Giampaolo Pansa (foto LaPresse)

Addio a Giampaolo Pansa, che fuggiva da ogni semplificazione

Sergio Soave

Il ricordo dell’insurrezione dei “boia chi molla” a Reggio Calabria

La notizia della scomparsa di Giampaolo Pansa, ricordato con affetto e stima da (quasi) tutti, spinge a riflettere sulla figura di un giornalista da sempre interessato, prima di tutto, a capire, rifiutando di dare retta a quelli che pensano di avere già capito tutto. I suoi recenti detrattori che lo accusano di “infangare” la Resistenza perché non ha accattato la leggenda e ha cercato, anche in questo caso, di rievocare i fatti, non scalfiscono, anzi esaltano la sua personalità di uomo libero dai pregiudizi, che comunque cercava sempre di liberarsi anche dei suoi.

 

  

Lo avevo conosciuto in circostanze particolari, durante l’insurrezione dei “boia chi molla” a Reggio Calabria, quasi mezzo secolo fa.
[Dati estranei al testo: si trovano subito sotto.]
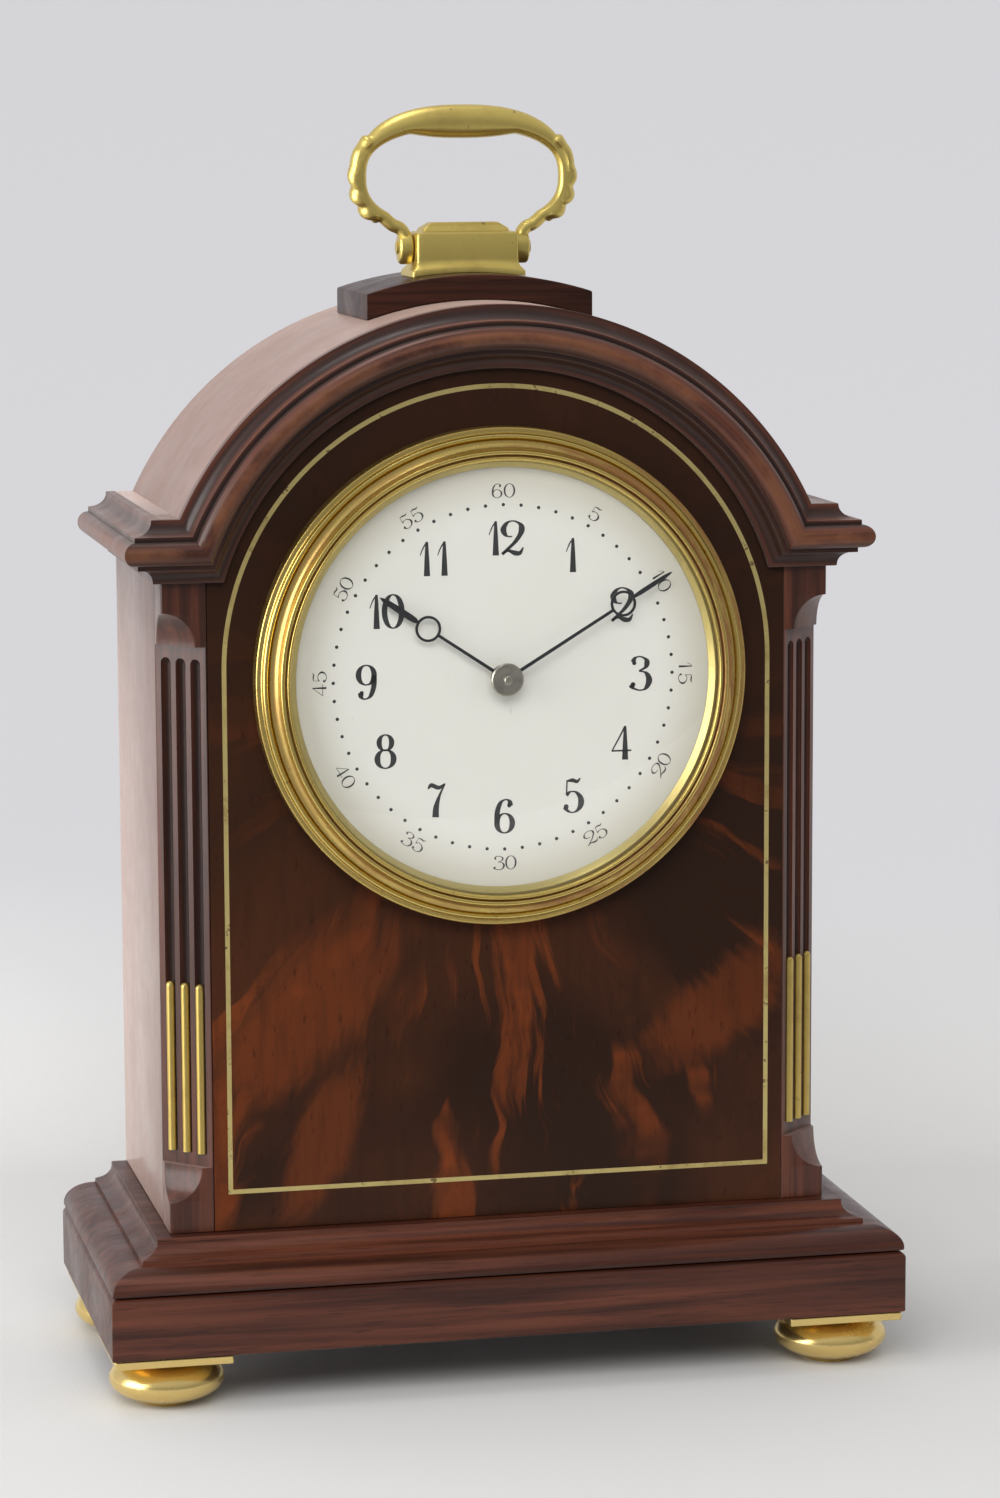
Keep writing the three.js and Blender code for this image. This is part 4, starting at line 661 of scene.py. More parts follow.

Io ero lì insieme ad altri funzionari del Pci mandati ad aiutare la federazione locale, che doveva votare a favore di una risoluzione favorevole alla scelta di Catanzaro come sede della giunta regionale. Pansa, naturalmente, era lì per raccontare la rivolta ai lettori della Stampa. Ci incontravamo qualche volta sul lungomare, dove passeggiavamo prima dell’inizio dei tumulti, che di solito venivano inscenati attorno a mezzogiorno. Scherzavamo sul fatto che noi due, entrambi nati in provincia di Alessandria, sembravamo una replica striminzita dell’occupazione piemontese che un secolo prima aveva combattuto il brigantaggio anti risorgimentale. Questo riferimento autoironico era la base di chiacchierate sul carattere della rivolta reggina, che sui giornali del nord veniva semplicisticamente etichettata come fascista.

 

 

A vedere in faccia i funzionari pubblici che, dopo avere firmato la presenza uscivano per partecipare ai cortei, i ragazzi delle scuole che giocavano alla rivoluzione su barricate improvvisate, persino osservando la cerchia di poltrone su cui sedevano i membri del “comitato” per Reggio capoluogo, che si riunivano in un salone del nostro stesso albergo (uno dei pochi non requisiti per alloggiare le forze dell’ordine), avevamo maturato l’impressione che si trattasse piuttosto di un’agitazione qualunquista, che aveva colto l’occasione della controversia sul capoluogo per dare sfogo a un malessere antico e profondo. Che esponenti dell’estrema destra, che non aveva aderito alla scelta di Catanzaro fatta dal governo, utilizzassero l’occasione era ovvio, così come lo spostamento verso destra di settori moderati, coinvolti nella feroce lotta contro Giacomo Mancini, il ministro socialista che in quel momento guidava il Psi. Però, per Pansa, la vicenda andava letta senza semplificazioni politiciste, in un quadro sociale e storico piuttosto complesso. La sua lezione di allora, quando ero un ventenne assai propenso alle semplificazioni ideologiche, mi sembrava un po’ urticante sul momento, ma spero che mi sia servita nel mezzo secolo successivo. Anche per questo sento l’esigenza di esprimere non solo la stima ma la riconoscenza per un maestro di verità, sempre intrisa di quel mezzo sarcasmo che caratterizza molti piemontesi.